WHAT TO WORK ON:
Reproduce precisely the lines between the start of the data below and the line with "FLOOR_RADIUS = 0.95", both included.

RECORDS SHOWN:
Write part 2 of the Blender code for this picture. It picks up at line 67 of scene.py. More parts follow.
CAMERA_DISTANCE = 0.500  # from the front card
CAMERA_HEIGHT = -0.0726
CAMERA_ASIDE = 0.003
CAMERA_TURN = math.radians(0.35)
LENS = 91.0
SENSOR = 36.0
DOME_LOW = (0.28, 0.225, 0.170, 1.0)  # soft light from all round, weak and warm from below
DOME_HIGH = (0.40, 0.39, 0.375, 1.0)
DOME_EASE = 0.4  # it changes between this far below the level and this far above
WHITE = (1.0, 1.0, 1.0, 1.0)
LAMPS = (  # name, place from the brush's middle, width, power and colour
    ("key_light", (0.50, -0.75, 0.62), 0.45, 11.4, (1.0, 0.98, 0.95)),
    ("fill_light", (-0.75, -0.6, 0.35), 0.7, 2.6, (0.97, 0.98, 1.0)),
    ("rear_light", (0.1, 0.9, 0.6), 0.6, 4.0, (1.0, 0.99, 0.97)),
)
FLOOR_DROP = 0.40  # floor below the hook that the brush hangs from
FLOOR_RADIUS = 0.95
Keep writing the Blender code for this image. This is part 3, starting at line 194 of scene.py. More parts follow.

WRITTEN RESPONSE:
Write part 2 of the Blender code for this picture. It picks up at line 67 of scene.py. More parts follow.
CAMERA_DISTANCE = 0.500  # from the front card
CAMERA_HEIGHT = -0.0726
CAMERA_ASIDE = 0.003
CAMERA_TURN = math.radians(0.35)
LENS = 91.0
SENSOR = 36.0
DOME_LOW = (0.28, 0.225, 0.170, 1.0)  # soft light from all round, weak and warm from below
DOME_HIGH = (0.40, 0.39, 0.375, 1.0)
DOME_EASE = 0.4  # it changes between this far below the level and this far above
WHITE = (1.0, 1.0, 1.0, 1.0)
LAMPS = (  # name, place from the brush's middle, width, power and colour
    ("key_light", (0.50, -0.75, 0.62), 0.45, 11.4, (1.0, 0.98, 0.95)),
    ("fill_light", (-0.75, -0.6, 0.35), 0.7, 2.6, (0.97, 0.98, 1.0)),
    ("rear_light", (0.1, 0.9, 0.6), 0.6, 4.0, (1.0, 0.99, 0.97)),
)
FLOOR_DROP = 0.40  # floor below the hook that the brush hangs from
FLOOR_RADIUS = 0.95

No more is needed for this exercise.